··· Data for processing ···

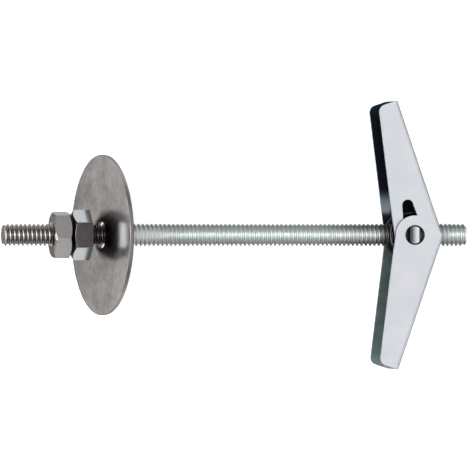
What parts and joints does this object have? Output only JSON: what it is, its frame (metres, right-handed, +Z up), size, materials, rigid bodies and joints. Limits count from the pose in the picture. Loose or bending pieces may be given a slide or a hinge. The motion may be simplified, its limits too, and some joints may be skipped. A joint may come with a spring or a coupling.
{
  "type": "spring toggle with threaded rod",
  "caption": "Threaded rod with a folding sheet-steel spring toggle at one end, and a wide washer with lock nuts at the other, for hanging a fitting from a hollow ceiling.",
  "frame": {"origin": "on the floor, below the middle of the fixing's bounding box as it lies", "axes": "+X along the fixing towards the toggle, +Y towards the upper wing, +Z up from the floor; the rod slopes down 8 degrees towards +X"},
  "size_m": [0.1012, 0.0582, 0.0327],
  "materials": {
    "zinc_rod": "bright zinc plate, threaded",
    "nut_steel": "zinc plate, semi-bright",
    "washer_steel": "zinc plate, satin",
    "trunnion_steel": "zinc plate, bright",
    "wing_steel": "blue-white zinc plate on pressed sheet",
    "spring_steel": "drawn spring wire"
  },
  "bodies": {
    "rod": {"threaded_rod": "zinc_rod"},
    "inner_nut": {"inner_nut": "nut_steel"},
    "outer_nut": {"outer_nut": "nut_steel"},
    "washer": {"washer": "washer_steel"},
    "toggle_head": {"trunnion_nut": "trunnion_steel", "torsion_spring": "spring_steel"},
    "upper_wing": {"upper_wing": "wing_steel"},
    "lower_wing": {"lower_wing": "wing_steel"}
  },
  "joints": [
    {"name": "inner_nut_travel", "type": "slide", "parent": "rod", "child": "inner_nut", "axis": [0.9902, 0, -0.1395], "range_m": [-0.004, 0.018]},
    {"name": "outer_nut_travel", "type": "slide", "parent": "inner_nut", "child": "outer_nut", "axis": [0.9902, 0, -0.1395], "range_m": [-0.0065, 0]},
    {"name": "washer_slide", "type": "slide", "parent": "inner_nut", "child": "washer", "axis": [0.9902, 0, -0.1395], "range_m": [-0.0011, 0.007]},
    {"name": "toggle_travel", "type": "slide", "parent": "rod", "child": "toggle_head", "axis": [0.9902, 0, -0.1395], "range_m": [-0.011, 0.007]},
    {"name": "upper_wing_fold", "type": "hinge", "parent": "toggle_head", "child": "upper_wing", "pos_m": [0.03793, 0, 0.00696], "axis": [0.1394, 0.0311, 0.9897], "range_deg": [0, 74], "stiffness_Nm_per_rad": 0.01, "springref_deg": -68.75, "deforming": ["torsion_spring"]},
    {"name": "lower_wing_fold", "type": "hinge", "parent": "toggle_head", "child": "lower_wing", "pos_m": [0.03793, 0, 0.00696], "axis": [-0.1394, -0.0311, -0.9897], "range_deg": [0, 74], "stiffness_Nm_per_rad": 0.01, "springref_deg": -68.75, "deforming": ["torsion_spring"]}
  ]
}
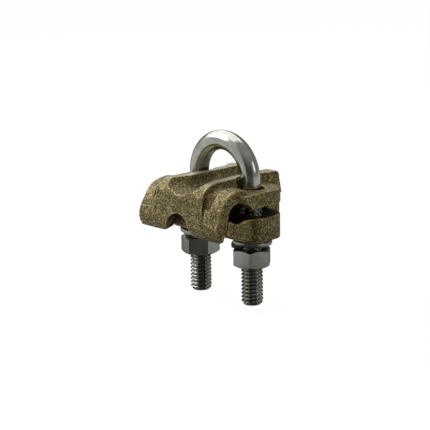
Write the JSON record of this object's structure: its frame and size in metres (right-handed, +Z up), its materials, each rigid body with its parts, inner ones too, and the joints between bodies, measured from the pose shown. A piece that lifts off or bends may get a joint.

···

- Objective -
Produce an exact copy of the whole listing.

- Final answer -
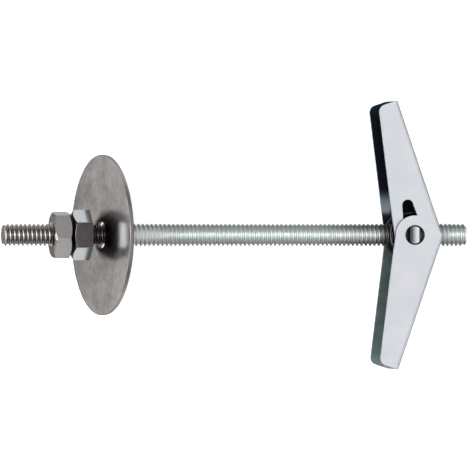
What parts and joints does this object have? Output only JSON: what it is, its frame (metres, right-handed, +Z up), size, materials, rigid bodies and joints. Limits count from the pose in the picture. Loose or bending pieces may be given a slide or a hinge. The motion may be simplified, its limits too, and some joints may be skipped. A joint may come with a spring or a coupling.
{
  "type": "spring toggle with threaded rod",
  "caption": "Threaded rod with a folding sheet-steel spring toggle at one end, and a wide washer with lock nuts at the other, for hanging a fitting from a hollow ceiling.",
  "frame": {"origin": "on the floor, below the middle of the fixing's bounding box as it lies", "axes": "+X along the fixing towards the toggle, +Y towards the upper wing, +Z up from the floor; the rod slopes down 8 degrees towards +X"},
  "size_m": [0.1012, 0.0582, 0.0327],
  "materials": {
    "zinc_rod": "bright zinc plate, threaded",
    "nut_steel": "zinc plate, semi-bright",
    "washer_steel": "zinc plate, satin",
    "trunnion_steel": "zinc plate, bright",
    "wing_steel": "blue-white zinc plate on pressed sheet",
    "spring_steel": "drawn spring wire"
  },
  "bodies": {
    "rod": {"threaded_rod": "zinc_rod"},
    "inner_nut": {"inner_nut": "nut_steel"},
    "outer_nut": {"outer_nut": "nut_steel"},
    "washer": {"washer": "washer_steel"},
    "toggle_head": {"trunnion_nut": "trunnion_steel", "torsion_spring": "spring_steel"},
    "upper_wing": {"upper_wing": "wing_steel"},
    "lower_wing": {"lower_wing": "wing_steel"}
  },
  "joints": [
    {"name": "inner_nut_travel", "type": "slide", "parent": "rod", "child": "inner_nut", "axis": [0.9902, 0, -0.1395], "range_m": [-0.004, 0.018]},
    {"name": "outer_nut_travel", "type": "slide", "parent": "inner_nut", "child": "outer_nut", "axis": [0.9902, 0, -0.1395], "range_m": [-0.0065, 0]},
    {"name": "washer_slide", "type": "slide", "parent": "inner_nut", "child": "washer", "axis": [0.9902, 0, -0.1395], "range_m": [-0.0011, 0.007]},
    {"name": "toggle_travel", "type": "slide", "parent": "rod", "child": "toggle_head", "axis": [0.9902, 0, -0.1395], "range_m": [-0.011, 0.007]},
    {"name": "upper_wing_fold", "type": "hinge", "parent": "toggle_head", "child": "upper_wing", "pos_m": [0.03793, 0, 0.00696], "axis": [0.1394, 0.0311, 0.9897], "range_deg": [0, 74], "stiffness_Nm_per_rad": 0.01, "springref_deg": -68.75, "deforming": ["torsion_spring"]},
    {"name": "lower_wing_fold", "type": "hinge", "parent": "toggle_head", "child": "lower_wing", "pos_m": [0.03793, 0, 0.00696], "axis": [-0.1394, -0.0311, -0.9897], "range_deg": [0, 74], "stiffness_Nm_per_rad": 0.01, "springref_deg": -68.75, "deforming": ["torsion_spring"]}
  ]
}
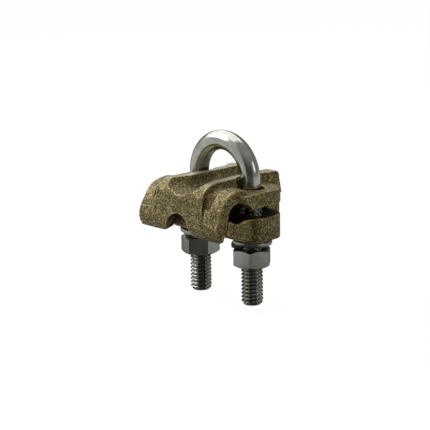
Write the JSON record of this object's structure: its frame and size in metres (right-handed, +Z up), its materials, each rigid body with its parts, inner ones too, and the joints between bodies, measured from the pose shown. A piece that lifts off or bends may get a joint.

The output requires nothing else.